_Information shown_.
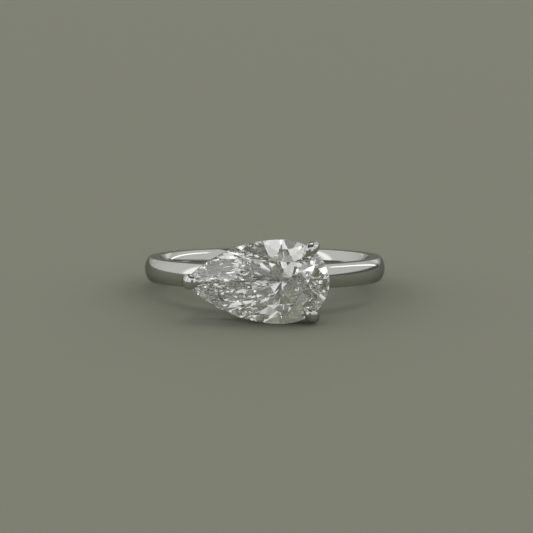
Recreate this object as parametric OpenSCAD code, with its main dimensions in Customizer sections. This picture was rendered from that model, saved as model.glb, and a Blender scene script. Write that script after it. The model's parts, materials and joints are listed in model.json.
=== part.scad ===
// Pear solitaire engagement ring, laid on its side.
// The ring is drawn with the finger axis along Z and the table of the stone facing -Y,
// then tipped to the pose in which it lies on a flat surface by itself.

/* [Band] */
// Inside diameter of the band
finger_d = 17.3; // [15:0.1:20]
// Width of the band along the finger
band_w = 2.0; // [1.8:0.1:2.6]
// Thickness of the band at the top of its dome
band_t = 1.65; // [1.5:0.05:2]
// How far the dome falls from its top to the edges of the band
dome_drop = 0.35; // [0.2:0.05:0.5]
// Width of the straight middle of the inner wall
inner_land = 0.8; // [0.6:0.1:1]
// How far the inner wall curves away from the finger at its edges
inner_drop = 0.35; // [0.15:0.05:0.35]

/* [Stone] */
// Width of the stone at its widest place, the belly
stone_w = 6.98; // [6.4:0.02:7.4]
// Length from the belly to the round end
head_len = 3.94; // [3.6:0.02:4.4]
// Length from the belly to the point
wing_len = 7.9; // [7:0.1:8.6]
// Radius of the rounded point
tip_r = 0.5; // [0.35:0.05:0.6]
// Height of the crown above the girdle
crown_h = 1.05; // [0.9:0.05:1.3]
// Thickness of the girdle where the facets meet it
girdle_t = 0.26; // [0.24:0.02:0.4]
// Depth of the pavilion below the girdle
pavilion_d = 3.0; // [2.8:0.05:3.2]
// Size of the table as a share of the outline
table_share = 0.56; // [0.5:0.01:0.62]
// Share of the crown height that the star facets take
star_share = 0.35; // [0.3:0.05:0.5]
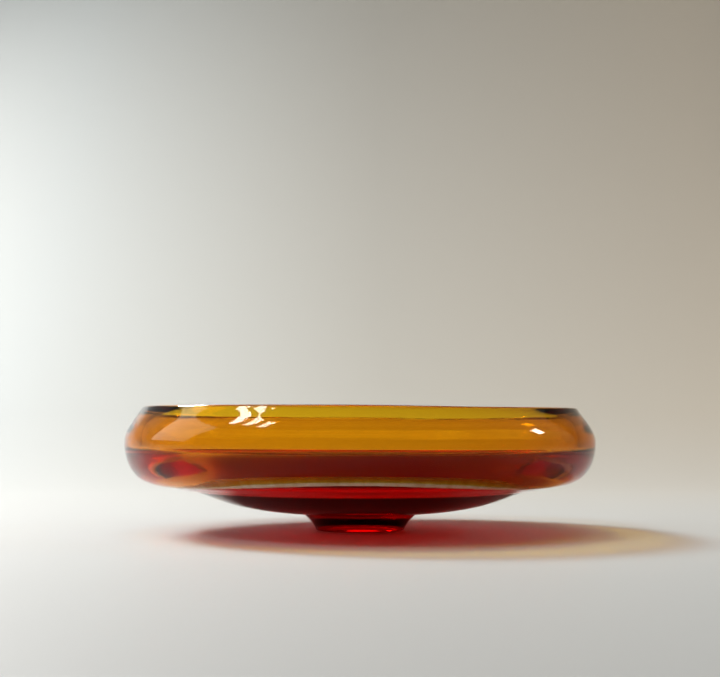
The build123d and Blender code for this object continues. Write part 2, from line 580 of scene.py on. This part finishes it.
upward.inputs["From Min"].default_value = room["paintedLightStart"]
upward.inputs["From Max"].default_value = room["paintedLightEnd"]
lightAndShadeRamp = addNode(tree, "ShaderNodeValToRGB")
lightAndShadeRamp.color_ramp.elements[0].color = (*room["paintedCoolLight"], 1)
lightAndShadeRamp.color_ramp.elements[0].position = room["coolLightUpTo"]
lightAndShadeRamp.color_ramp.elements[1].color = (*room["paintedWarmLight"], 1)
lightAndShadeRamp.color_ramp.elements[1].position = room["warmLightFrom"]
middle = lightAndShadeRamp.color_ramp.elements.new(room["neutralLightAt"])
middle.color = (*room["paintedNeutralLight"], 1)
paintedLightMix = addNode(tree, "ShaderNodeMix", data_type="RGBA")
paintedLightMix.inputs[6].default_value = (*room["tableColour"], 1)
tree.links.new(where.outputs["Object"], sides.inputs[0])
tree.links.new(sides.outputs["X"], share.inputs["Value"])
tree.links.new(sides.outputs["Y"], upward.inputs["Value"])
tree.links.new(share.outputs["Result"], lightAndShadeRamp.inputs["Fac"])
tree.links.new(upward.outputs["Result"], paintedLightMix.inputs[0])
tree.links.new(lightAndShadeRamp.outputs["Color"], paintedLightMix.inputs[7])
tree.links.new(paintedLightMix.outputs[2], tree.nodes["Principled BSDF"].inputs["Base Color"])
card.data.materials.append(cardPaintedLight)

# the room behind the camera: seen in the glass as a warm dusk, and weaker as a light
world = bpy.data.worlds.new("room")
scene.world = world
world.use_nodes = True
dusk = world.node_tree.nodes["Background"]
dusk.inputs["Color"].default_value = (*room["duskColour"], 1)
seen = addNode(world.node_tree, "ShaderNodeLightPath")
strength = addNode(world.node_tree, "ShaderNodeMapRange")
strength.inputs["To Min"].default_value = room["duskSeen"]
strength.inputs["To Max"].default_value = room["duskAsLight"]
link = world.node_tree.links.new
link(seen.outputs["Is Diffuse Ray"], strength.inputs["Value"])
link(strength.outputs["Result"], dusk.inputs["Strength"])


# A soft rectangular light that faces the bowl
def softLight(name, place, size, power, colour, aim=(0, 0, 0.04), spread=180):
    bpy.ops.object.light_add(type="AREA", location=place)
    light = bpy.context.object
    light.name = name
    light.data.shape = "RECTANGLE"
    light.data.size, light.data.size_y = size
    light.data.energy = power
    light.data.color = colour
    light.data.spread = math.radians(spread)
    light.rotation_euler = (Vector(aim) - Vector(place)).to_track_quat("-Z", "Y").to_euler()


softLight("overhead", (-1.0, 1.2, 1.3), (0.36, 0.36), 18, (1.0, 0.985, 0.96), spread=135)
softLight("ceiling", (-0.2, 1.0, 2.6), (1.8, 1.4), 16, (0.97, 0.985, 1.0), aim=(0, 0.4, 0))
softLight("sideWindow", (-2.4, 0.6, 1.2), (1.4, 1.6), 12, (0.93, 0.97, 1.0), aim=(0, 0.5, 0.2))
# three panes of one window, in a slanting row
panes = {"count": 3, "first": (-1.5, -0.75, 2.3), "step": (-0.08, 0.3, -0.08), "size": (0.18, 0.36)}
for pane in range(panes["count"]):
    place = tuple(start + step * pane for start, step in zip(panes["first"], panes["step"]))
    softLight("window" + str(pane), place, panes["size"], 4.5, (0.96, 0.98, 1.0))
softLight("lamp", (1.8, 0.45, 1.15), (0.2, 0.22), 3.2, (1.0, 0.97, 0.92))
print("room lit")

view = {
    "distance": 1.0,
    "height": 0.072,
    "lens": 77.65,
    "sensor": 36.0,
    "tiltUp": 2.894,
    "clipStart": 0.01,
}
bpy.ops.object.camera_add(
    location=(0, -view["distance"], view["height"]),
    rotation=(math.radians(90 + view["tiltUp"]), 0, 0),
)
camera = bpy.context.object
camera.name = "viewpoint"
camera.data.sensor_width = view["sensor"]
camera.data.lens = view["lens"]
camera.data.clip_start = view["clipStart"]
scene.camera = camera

_Request_. Write out each line of the data above again, exactly as given.

_Response_.
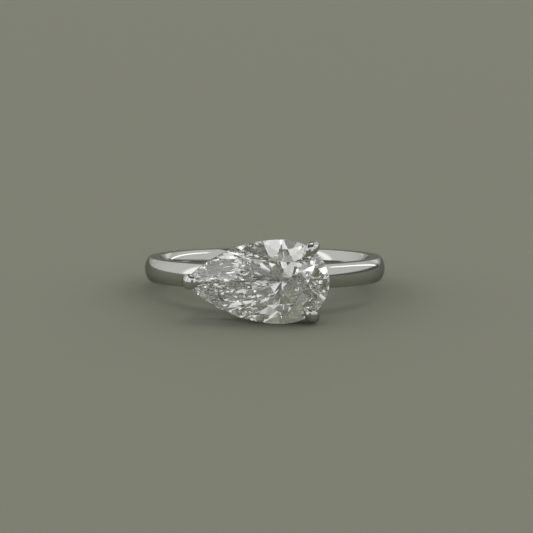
Recreate this object as parametric OpenSCAD code, with its main dimensions in Customizer sections. This picture was rendered from that model, saved as model.glb, and a Blender scene script. Write that script after it. The model's parts, materials and joints are listed in model.json.
=== part.scad ===
// Pear solitaire engagement ring, laid on its side.
// The ring is drawn with the finger axis along Z and the table of the stone facing -Y,
// then tipped to the pose in which it lies on a flat surface by itself.

/* [Band] */
// Inside diameter of the band
finger_d = 17.3; // [15:0.1:20]
// Width of the band along the finger
band_w = 2.0; // [1.8:0.1:2.6]
// Thickness of the band at the top of its dome
band_t = 1.65; // [1.5:0.05:2]
// How far the dome falls from its top to the edges of the band
dome_drop = 0.35; // [0.2:0.05:0.5]
// Width of the straight middle of the inner wall
inner_land = 0.8; // [0.6:0.1:1]
// How far the inner wall curves away from the finger at its edges
inner_drop = 0.35; // [0.15:0.05:0.35]

/* [Stone] */
// Width of the stone at its widest place, the belly
stone_w = 6.98; // [6.4:0.02:7.4]
// Length from the belly to the round end
head_len = 3.94; // [3.6:0.02:4.4]
// Length from the belly to the point
wing_len = 7.9; // [7:0.1:8.6]
// Radius of the rounded point
tip_r = 0.5; // [0.35:0.05:0.6]
// Height of the crown above the girdle
crown_h = 1.05; // [0.9:0.05:1.3]
// Thickness of the girdle where the facets meet it
girdle_t = 0.26; // [0.24:0.02:0.4]
// Depth of the pavilion below the girdle
pavilion_d = 3.0; // [2.8:0.05:3.2]
// Size of the table as a share of the outline
table_share = 0.56; // [0.5:0.01:0.62]
// Share of the crown height that the star facets take
star_share = 0.35; // [0.3:0.05:0.5]
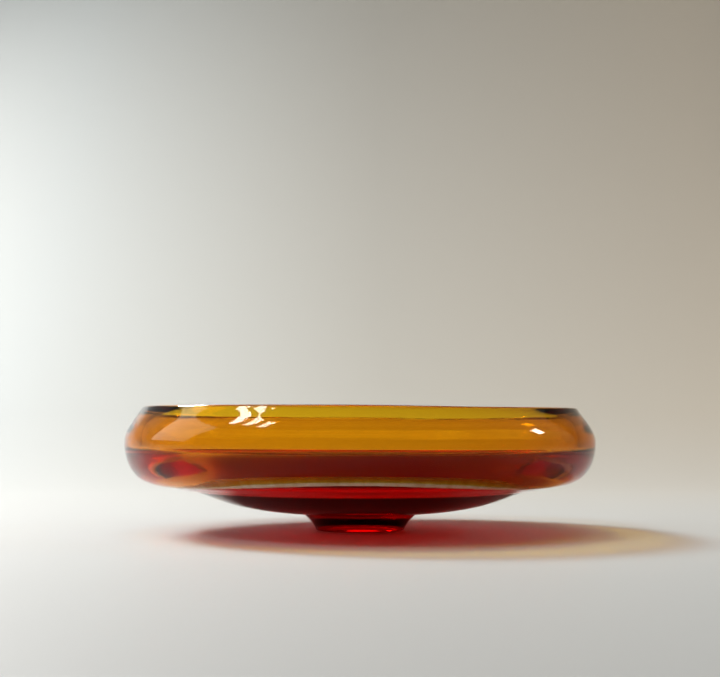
The build123d and Blender code for this object continues. Write part 2, from line 580 of scene.py on. This part finishes it.
upward.inputs["From Min"].default_value = room["paintedLightStart"]
upward.inputs["From Max"].default_value = room["paintedLightEnd"]
lightAndShadeRamp = addNode(tree, "ShaderNodeValToRGB")
lightAndShadeRamp.color_ramp.elements[0].color = (*room["paintedCoolLight"], 1)
lightAndShadeRamp.color_ramp.elements[0].position = room["coolLightUpTo"]
lightAndShadeRamp.color_ramp.elements[1].color = (*room["paintedWarmLight"], 1)
lightAndShadeRamp.color_ramp.elements[1].position = room["warmLightFrom"]
middle = lightAndShadeRamp.color_ramp.elements.new(room["neutralLightAt"])
middle.color = (*room["paintedNeutralLight"], 1)
paintedLightMix = addNode(tree, "ShaderNodeMix", data_type="RGBA")
paintedLightMix.inputs[6].default_value = (*room["tableColour"], 1)
tree.links.new(where.outputs["Object"], sides.inputs[0])
tree.links.new(sides.outputs["X"], share.inputs["Value"])
tree.links.new(sides.outputs["Y"], upward.inputs["Value"])
tree.links.new(share.outputs["Result"], lightAndShadeRamp.inputs["Fac"])
tree.links.new(upward.outputs["Result"], paintedLightMix.inputs[0])
tree.links.new(lightAndShadeRamp.outputs["Color"], paintedLightMix.inputs[7])
tree.links.new(paintedLightMix.outputs[2], tree.nodes["Principled BSDF"].inputs["Base Color"])
card.data.materials.append(cardPaintedLight)

# the room behind the camera: seen in the glass as a warm dusk, and weaker as a light
world = bpy.data.worlds.new("room")
scene.world = world
world.use_nodes = True
dusk = world.node_tree.nodes["Background"]
dusk.inputs["Color"].default_value = (*room["duskColour"], 1)
seen = addNode(world.node_tree, "ShaderNodeLightPath")
strength = addNode(world.node_tree, "ShaderNodeMapRange")
strength.inputs["To Min"].default_value = room["duskSeen"]
strength.inputs["To Max"].default_value = room["duskAsLight"]
link = world.node_tree.links.new
link(seen.outputs["Is Diffuse Ray"], strength.inputs["Value"])
link(strength.outputs["Result"], dusk.inputs["Strength"])


# A soft rectangular light that faces the bowl
def softLight(name, place, size, power, colour, aim=(0, 0, 0.04), spread=180):
    bpy.ops.object.light_add(type="AREA", location=place)
    light = bpy.context.object
    light.name = name
    light.data.shape = "RECTANGLE"
    light.data.size, light.data.size_y = size
    light.data.energy = power
    light.data.color = colour
    light.data.spread = math.radians(spread)
    light.rotation_euler = (Vector(aim) - Vector(place)).to_track_quat("-Z", "Y").to_euler()


softLight("overhead", (-1.0, 1.2, 1.3), (0.36, 0.36), 18, (1.0, 0.985, 0.96), spread=135)
softLight("ceiling", (-0.2, 1.0, 2.6), (1.8, 1.4), 16, (0.97, 0.985, 1.0), aim=(0, 0.4, 0))
softLight("sideWindow", (-2.4, 0.6, 1.2), (1.4, 1.6), 12, (0.93, 0.97, 1.0), aim=(0, 0.5, 0.2))
# three panes of one window, in a slanting row
panes = {"count": 3, "first": (-1.5, -0.75, 2.3), "step": (-0.08, 0.3, -0.08), "size": (0.18, 0.36)}
for pane in range(panes["count"]):
    place = tuple(start + step * pane for start, step in zip(panes["first"], panes["step"]))
    softLight("window" + str(pane), place, panes["size"], 4.5, (0.96, 0.98, 1.0))
softLight("lamp", (1.8, 0.45, 1.15), (0.2, 0.22), 3.2, (1.0, 0.97, 0.92))
print("room lit")

view = {
    "distance": 1.0,
    "height": 0.072,
    "lens": 77.65,
    "sensor": 36.0,
    "tiltUp": 2.894,
    "clipStart": 0.01,
}
bpy.ops.object.camera_add(
    location=(0, -view["distance"], view["height"]),
    rotation=(math.radians(90 + view["tiltUp"]), 0, 0),
)
camera = bpy.context.object
camera.name = "viewpoint"
camera.data.sensor_width = view["sensor"]
camera.data.lens = view["lens"]
camera.data.clip_start = view["clipStart"]
scene.camera = camera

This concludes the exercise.